Au fil des jours, le procès de Jérôme Kerviel s'est prudemment enfermé dans une bataille de mots tous plus jargonesques et excluants les uns que les autres. Une lutte entre spécialistes de la spéculation financière où les warrants, turbowarrants, futures, forwards, market making, barrière désactivante, front office, spiel, put, call... ont remplacé les principes de base d'une audience correctionnelle: tenter de cerner, en plus des faits, la personnalité du prévenu, son parcours et son profil.

Tout procès comporte normalement cet examen de la personnalité de celui qui est jugé: ses origines familiales, son enfance, sa jeunesse, sa vie affective... Tout est passé au crible. Ici, ce travail a été balayé dès les premières minutes en un ratissage éclair du seul CV professionnel de Kerviel. Pas un mot sur son enfance dans le village breton de Pont-L'Abbé, sur sa mère coiffeuse, sur la mort de son père en 2006. Dommage, alors même que Jérôme Kerviel y consacre plusieurs pages de son autobiographieL'engrenage– parue juste avant le procès. C'est dans ses racines très France moyenne que «Mister Nobody», comme il se surnomme lui-même, justifie sa banalité. Il avoue aussi le traumatisme qu'a été pour lui la disparition de son père et comment il a choisi de surmonter sa douleur en se plongeant à fond et sans doute à perte dans son travail. Un aspect psychologique qui aurait pu être intéressant pour éclairer la «spirale» dans laquelle le trader avoue avoir été emporté.

Des témoins aveugles

Aucun de ses proches n'a été cité à la barre. Sa petite amie à l'époque des faits, entre 2006 et 2008, qui a vécu au plus près ces événements, a été totalement absente des débats.
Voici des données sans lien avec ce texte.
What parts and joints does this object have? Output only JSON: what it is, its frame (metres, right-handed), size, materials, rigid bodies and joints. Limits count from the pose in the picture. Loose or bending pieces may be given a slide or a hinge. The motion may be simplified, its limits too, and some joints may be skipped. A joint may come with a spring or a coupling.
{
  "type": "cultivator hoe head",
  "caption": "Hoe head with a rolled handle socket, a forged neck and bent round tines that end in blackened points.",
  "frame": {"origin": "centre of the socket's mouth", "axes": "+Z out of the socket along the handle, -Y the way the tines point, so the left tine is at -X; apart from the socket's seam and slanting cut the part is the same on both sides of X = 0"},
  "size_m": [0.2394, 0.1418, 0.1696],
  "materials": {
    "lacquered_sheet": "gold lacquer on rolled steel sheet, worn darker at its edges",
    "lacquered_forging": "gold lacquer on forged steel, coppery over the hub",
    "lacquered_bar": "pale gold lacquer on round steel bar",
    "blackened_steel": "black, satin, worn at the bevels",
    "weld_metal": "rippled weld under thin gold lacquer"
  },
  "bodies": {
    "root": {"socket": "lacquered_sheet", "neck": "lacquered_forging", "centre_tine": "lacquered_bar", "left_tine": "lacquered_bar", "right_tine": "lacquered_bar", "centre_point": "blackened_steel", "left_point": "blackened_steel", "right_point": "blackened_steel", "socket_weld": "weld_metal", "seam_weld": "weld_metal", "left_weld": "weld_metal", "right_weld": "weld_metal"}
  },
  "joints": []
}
On ne saura donc pas comment ce trentenaire passé du bocage breton aux hautes sphères de la finance mondiale se comportait dans l'intimité, comment il parlait de son métier. Comment le fils de la coiffeuse vivait cette toute-puissance spéculative.
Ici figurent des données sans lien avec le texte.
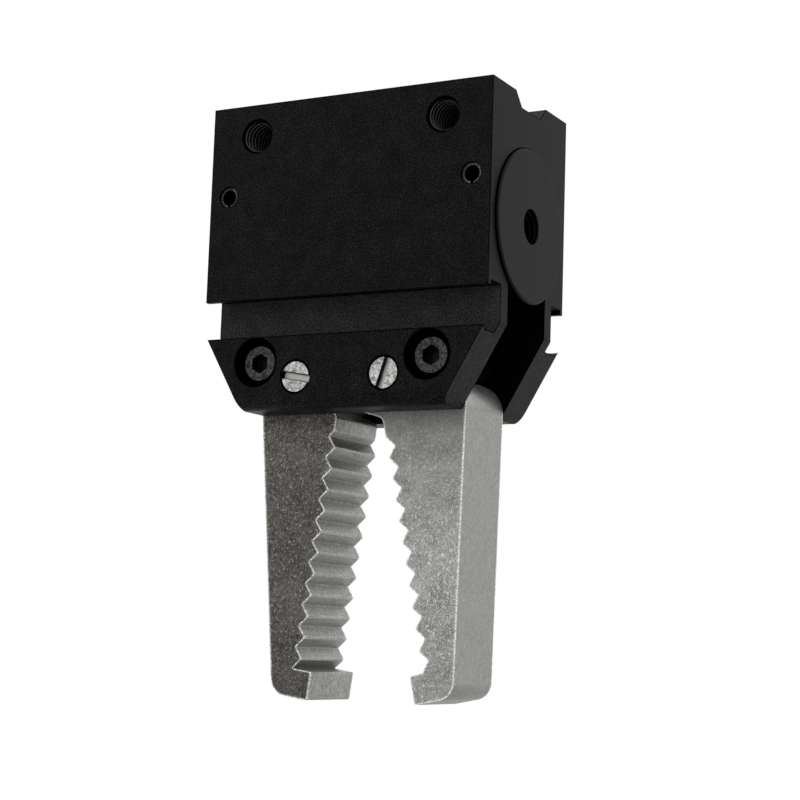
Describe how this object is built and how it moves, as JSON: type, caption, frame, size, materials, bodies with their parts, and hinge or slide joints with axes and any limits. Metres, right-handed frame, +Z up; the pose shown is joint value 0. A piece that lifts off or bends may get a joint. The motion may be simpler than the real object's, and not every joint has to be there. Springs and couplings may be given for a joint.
{
  "type": "pneumatic finger gripper",
  "caption": "Angular pneumatic gripper: black block with a cylinder bore and side rail grooves, two serrated steel jaws that swing together on pivots.",
  "frame": {"origin": "centre of the top face, over the rail groove", "axes": "+X along the cylinder bore to the air port, +Z up, jaws hang down, mounting threads face -Y"},
  "size_m": [0.0458, 0.025, 0.0847],
  "materials": {
    "body_black": "black anodised, fine satin grain",
    "cylinder_black": "black anodised, turned",
    "left_jaw_steel": "bead blasted, ground edges",
    "right_jaw_steel": "bead blasted, ground edges",
    "pin_steel": "bright steel",
    "screw_steel": "dark steel",
    "bush_bronze": "sintered bronze",
    "turned_aluminium": "turned, bare",
    "seal_rubber": "black nitrile",
    "guide_plastic": "cream bearing plastic",
    "spring_steel": "spring wire"
  },
  "bodies": {
    "base": {"body": "body_black", "air_cylinder": "cylinder_black", "spring_housing": "cylinder_black", "spring_pin_left": "pin_steel", "spring_pin_right": "pin_steel", "cheek_screw_left": "screw_steel", "cheek_screw_right": "screw_steel", "pivot_screw_left": "pin_steel", "pivot_screw_right": "pin_steel", "return_spring": "spring_steel"},
    "left_jaw": {"left_jaw": "left_jaw_steel", "pivot_bush_left": "bush_bronze"},
    "right_jaw": {"right_jaw": "right_jaw_steel", "pivot_bush_right": "bush_bronze"},
    "piston": {"piston": "turned_aluminium", "piston_seal": "seal_rubber", "piston_guide_ring": "guide_plastic", "piston_bumper": "seal_rubber", "push_pin": "pin_steel"},
    "spring_seat": {"spring_seat": "turned_aluminium"}
  },
  "joints": [
    {"name": "left_jaw_close", "type": "hinge", "parent": "base", "child": "left_jaw", "pos_m": [-0.007, 0, -0.04], "axis": [0, -1, 0], "range_deg": [0, 8.8], "stiffness_Nm_per_rad": 3.4, "springref_deg": -2.86},
    {"name": "right_jaw_close", "type": "hinge", "parent": "base", "child": "right_jaw", "pos_m": [0.007, 0, -0.04], "axis": [0, 1, 0], "range_deg": [0, 12.8]},
    {"name": "piston_stroke", "type": "slide", "parent": "base", "child": "piston", "axis": [-1, 0, 0], "range_m": [0, 0.00332]},
    {"name": "seat_stroke", "type": "slide", "parent": "base", "child": "spring_seat", "axis": [-1, 0, 0], "range_m": [0, 0.00332], "deforming": ["return_spring"]}
  ],
  "couplings": [
    {"joint": "right_jaw_close", "follows": "left_jaw_close", "ratio": 1.4545},
    {"joint": "piston_stroke", "follows": "left_jaw_close", "m_per_rad": 0.021636},
    {"joint": "seat_stroke", "follows": "left_jaw_close", "m_per_rad": 0.021636}
  ]
}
La faute sans doute au tribunal, mais aussi à Jérôme Kerviel. Le prévenu n'a fait jusqu'à présent aucun effort pour se livrer à ses juges. Tendu, nerveux, volontiers arrogant, il ne sait pas trouver les mots au micro. Il parle trop vite, trop technique surtout quand il se sent en difficulté. Le sabir boursicouteur se pointe aussitôt pour brouiller les cartes et embrouiller l'auditoire. Un seul exemple: au président Pauthe qui le questionne une fois de plus sur ses activités dans la salle des marchés de la Société Générale dans les tours jumelles de La Défense, le trader répond, en langage crypté:

J'ai commencé à faire des spec côté Eliott pour pouvoir flaguer le produit en out.

Ici Radio-Bourse, les financiers parlent aux financiers...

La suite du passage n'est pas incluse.